Austin Isaac, manager of OJ Guest House also opposite the church, explained to our correspondent what business has been like since the building came crashing. Like Ada, he cannot wait for things to get back to normal.
“Business has been fluctuating for some days now, especially since the building collapse inside the church last week. But I believe what happened last week is an act of God and I know He would make things normal again. As a result of this, the number of guests at our lodge has reduced slightly but we are still in business and hoping for some improvement very soon,” he said.
Jonathan Nwankwo, a supermarket owner opposite the church, told Saturday PUNCH that business is now a distant contrast from what it used to be a few days ago before the latest tragedy came knocking. He gave an account of events leading to the collapse while hoping, like Ada and Isaac, that the lull in business would not last for too long.
“The entire incident came as a big surprise to many of us living and doing business around this place. We noticed an aircraft flying so low around the church for sometime before the building eventually collapsed on that day. Many of us were already apprehensive, confused about what the mission of the plane was around the place. We were all very concerned because our businesses and other activities benefit from the visits to the church.
“At the moment, business has been quite dull because if there is no church activity, there is no business for us. Most of our customers are people who visit the church for various reasons. This is really giving us concern and we hope that things will improve soon,” he said.
Another guest house manager in the area, Yemi Magbohunje, also expressed worry at the slow pace of business since that devastating collapse at the Synagogue on September 12. Though, guests still frequent their facility, the volume of patronage especially by visitors from far places within Nigeria and other countries has sharply reduced since the sad development, he revealed. Magbohunje is eager to see business bubble back to life.
“Our rooms are all fully booked for most parts of the week as a result of steady flow of visitors who travel from very far places to come to the church. Many of these people lodge for several days and even weeks but since about a week ago, we noticed a drop in customers. Initially I thought maybe some of the customers were no longer satisfied with our services but when I interacted with some colleagues in the business, they told me they were also experiencing the same. That is to tell you how important the church is to our businesses especially those of us very close to it.

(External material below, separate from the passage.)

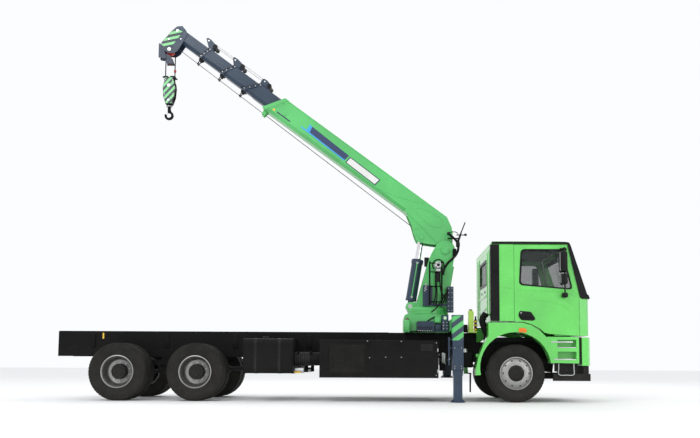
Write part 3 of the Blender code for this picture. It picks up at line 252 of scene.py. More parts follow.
CAB_GREEN = (0.115, 0.600, 0.095)
CRANE_GREEN = (0.085, 0.480, 0.125)
SLATE = (0.026, 0.046, 0.078)
M = {
    "cab_green": paint("cab_green_paint", CAB_GREEN, 0.26, 0.10, coat=0.6),
    "crane_green": paint("crane_green_paint", CRANE_GREEN, 0.36, 0.18),
    "slate": paint("slate_paint", SLATE, 0.34, 0.06, shade=0.16, coat=0.10, shine=0.30),
    "black_steel": paint("chassis_black", (0.0045, 0.0045, 0.0048), 0.50, 0.07, shade=0.3, coat=0.0,
                         shine=0.10),
    "black_plastic": plastic("black_plastic_grain", (0.0060, 0.0060, 0.0062), shine=0.14),
    "trim": plastic("satin_black_trim", (0.0045, 0.0045, 0.0048), 0.36, 900.0, shine=0.16),
    "rubber": rubber("tyre_rubber"),
    "hose": rubber("hose_rubber", (0.0050, 0.0050, 0.0052)),
    "rim_silver": metal("rim_silver_paint", (0.40, 0.40, 0.39), 0.40, dusty=0.25),
    "chrome": metal("chrome_plate", (0.80, 0.80, 0.82), 0.10, dusty=0.05),
    "steel": metal("bright_steel", (0.52, 0.52, 0.53), 0.30, brushed=True),
    "alu": metal("aluminium_tread", (0.62, 0.63, 0.64), 0.36, brushed=True),
    "cast": metal("cast_iron", (0.055, 0.055, 0.058), 0.62, dusty=0.08),
    "rope": metal("wire_rope", (0.20, 0.20, 0.21), 0.50),
    "red": paint("red_paint", (0.52, 0.030, 0.022), 0.42, 0.15),
    "yellow": paint("yellow_paint", (0.80, 0.52, 0.03), 0.40, 0.12),
    "orange": plastic("amber_lens", (0.72, 0.16, 0.01), 0.18, 300.0),
    "lamp_clear": plastic("clear_lens", (0.62, 0.63, 0.64), 0.10, 300.0),
    "white": paint("white_paint", (0.72, 0.72, 0.70), 0.40, 0.08),
    "blue": paint("blue_paint", (0.030, 0.330, 0.700), 0.40, 0.08),
    "navy": paint("navy_paint", (0.012, 0.030, 0.110), 0.40, 0.08),
    "brown": paint("brown_cover", (0.115, 0.060, 0.035), 0.50, 0.2),
    "bottle": plastic("coolant_bottle", (0.42, 0.62, 0.10), 0.30, 300.0),
    "lining": plastic("cab_lining", (0.050, 0.052, 0.056), 0.70, 700.0, shine=0.2),
    "glass": glass("window_glass"),
    "mirror": metal("mirror_glass", (0.85, 0.86, 0.87), 0.03, dusty=0.0),
    "cloth": cloth("seat_cloth_weave", (0.085, 0.085, 0.095)),
    "leg_stripes": striped("leg_stripes", CRANE_GREEN, SLATE, (-0.75, 0.0, 1.0), 0.080),
    "head_stripes": striped("head_stripes", (0.24, 0.62, 0.27), (0.030, 0.040, 0.055), (-0.22, 0.0, 1.0),
                            0.052),
    "block_stripes": striped("block_stripes", (0.24, 0.62, 0.27), (0.045, 0.060, 0.075), (1.0, 0.0, -0.9),
                             0.046),
}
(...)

“Personally, I am not too worried because I know that after all the excavation work has been concluded and things settle, people especially visitors from far places would feel safe to visit the place again and also patronise us. But for now, I won't lie to you; business has dropped a little,” he said.

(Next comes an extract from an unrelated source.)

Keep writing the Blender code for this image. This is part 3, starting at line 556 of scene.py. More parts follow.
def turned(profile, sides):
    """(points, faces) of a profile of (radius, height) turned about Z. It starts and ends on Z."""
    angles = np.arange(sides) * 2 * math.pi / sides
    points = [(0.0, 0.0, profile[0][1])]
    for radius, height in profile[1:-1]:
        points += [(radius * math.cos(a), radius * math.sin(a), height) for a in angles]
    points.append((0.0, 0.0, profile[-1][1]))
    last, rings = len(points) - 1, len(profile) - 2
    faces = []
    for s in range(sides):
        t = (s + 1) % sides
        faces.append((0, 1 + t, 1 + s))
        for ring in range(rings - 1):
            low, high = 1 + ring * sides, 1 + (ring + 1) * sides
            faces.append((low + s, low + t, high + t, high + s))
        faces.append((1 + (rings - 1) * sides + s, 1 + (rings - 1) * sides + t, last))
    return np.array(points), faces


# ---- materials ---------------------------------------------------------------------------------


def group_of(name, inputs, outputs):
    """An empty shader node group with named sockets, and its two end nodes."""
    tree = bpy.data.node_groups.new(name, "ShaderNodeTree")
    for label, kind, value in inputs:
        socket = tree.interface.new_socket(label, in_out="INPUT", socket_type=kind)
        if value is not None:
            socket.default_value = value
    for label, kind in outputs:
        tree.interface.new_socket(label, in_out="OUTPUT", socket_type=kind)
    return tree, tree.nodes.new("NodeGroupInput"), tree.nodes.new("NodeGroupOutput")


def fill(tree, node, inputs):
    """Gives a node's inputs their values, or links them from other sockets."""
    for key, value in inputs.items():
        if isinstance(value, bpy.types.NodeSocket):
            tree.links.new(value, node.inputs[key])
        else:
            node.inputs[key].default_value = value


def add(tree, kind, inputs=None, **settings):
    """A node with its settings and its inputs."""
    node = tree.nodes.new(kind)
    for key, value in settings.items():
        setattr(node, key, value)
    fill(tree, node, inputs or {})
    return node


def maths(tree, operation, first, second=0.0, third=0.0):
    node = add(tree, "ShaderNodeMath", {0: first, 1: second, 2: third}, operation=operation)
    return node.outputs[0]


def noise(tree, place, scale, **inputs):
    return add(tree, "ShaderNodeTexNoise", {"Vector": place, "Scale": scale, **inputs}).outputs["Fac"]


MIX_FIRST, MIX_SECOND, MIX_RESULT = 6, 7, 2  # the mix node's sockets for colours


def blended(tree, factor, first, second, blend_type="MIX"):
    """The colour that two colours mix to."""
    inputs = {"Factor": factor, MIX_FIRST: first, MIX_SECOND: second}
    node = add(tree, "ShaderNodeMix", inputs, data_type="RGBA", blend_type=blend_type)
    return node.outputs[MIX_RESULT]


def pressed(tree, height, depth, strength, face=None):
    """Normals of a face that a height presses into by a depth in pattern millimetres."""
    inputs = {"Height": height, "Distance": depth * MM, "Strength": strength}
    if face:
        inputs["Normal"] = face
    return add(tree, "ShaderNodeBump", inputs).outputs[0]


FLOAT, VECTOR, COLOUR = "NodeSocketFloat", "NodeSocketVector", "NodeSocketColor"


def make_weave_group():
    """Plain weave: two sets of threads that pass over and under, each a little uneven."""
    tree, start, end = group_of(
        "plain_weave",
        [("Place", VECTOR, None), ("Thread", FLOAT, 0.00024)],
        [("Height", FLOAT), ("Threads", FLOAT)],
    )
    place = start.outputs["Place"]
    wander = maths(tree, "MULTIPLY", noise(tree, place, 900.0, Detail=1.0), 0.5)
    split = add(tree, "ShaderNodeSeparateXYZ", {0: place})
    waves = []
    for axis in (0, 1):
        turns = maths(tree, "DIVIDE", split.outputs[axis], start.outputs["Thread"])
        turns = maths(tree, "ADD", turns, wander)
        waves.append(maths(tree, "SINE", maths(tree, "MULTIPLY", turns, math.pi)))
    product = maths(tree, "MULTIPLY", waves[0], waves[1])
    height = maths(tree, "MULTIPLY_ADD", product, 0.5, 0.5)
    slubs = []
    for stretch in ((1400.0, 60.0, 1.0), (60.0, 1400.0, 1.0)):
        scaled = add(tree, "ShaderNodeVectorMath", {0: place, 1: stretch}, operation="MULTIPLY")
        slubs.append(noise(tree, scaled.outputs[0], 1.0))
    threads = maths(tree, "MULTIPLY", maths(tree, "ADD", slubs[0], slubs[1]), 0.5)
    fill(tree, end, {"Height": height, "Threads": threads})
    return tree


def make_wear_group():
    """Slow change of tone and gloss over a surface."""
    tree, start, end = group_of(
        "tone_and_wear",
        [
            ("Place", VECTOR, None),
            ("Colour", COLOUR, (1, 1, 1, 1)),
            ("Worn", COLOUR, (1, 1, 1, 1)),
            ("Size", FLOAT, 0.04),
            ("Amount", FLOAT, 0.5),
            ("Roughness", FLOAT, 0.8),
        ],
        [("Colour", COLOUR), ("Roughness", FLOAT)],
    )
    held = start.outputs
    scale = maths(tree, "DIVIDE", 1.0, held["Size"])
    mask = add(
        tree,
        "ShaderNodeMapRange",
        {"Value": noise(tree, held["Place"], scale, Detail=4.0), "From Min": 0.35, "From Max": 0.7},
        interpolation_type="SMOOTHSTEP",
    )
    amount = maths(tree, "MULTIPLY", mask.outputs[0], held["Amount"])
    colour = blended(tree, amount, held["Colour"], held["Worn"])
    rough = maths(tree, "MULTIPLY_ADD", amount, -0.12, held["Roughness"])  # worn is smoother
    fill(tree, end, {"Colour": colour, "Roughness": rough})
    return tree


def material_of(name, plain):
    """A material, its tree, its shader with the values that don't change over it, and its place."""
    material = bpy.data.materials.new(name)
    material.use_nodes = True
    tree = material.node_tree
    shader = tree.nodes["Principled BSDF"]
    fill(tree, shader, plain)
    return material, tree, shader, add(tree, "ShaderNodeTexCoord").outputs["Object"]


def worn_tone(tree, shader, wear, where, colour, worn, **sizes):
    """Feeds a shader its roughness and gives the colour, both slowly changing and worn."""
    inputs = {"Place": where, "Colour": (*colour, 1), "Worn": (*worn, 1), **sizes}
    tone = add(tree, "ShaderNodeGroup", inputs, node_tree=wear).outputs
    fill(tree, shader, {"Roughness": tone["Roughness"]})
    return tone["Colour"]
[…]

Francis Ebuka, a shop owner who sells spiritual items like olive oil and Bibles at Ikotun round-about, is also feeling the heat. Though he disagreed that the collapse of the six-storey building inside the Synagogue last week Friday is directly responsible for the slow pace of business as witnessed in most places close to the church, he conceded that there has been a significant drop in sales since that time.
“I do not believe the building collapse made business look the way it is at the moment,” he said. “Business can be that way at times. Most of my customers are people who are visiting the church for special prayers and who come to buy olive oil and some other items. Since a few days ago, sales have reduced but I am not saying it is what happened at the church that has caused this. God has a purpose for everything.”
Over the past few days, SCOAN and its founder – TB Joshua – have been in the spotlight, grabbing all the headlines for different reasons. While the number of dead and injured has continued to provoke emotions from around the world, especially from families of victims who according to reports were mostly foreigners, critics have used the opportunity to rain hard knocks on the Ondo State-born preacher whom they consider too controversial especially for his prophecies often predicting tragic events. Joshua and his foot-soldiers have been working tirelessly to absolve the church of any blame in the collapse of the building in the face of mounting condemnations. Reports say the structure was originally a two-storey project but later increased to six without due recourse to the danger it could pose to the safety of lives and properties. But in a swift reaction, the Synagogue founder described the incident as an attempt on his life by enemies. The blame game has continued.
Earlier on Tuesday, South Africa's President, Jacob Zuma said 67 South Africans lost their lives in the building collapse. But fielding questions from journalists at the site of the tragedy on Wednesday, spokesperson for the National Emergency Management Agency, Ibrahim Farinloye, said they do not know where Zuma got his figures from as they were yet to unravel the identities of the victims.
“The South African president is not a Nigerian and is not in Nigeria. How he got his figures we do not know. He can speak on his own based on the facts available to him. Our major focus now is on the emergency phase after which we would begin the process of identification and investigation,” he said.
Heavy duty equipment were seen digging through the rubble for more bodies and possible survivors while the entire vicinity of the wreckage smelled of human flesh. Stern-looking police officers were seen manning strategic positions within the church premises with visitors not allowed to loiter around the place.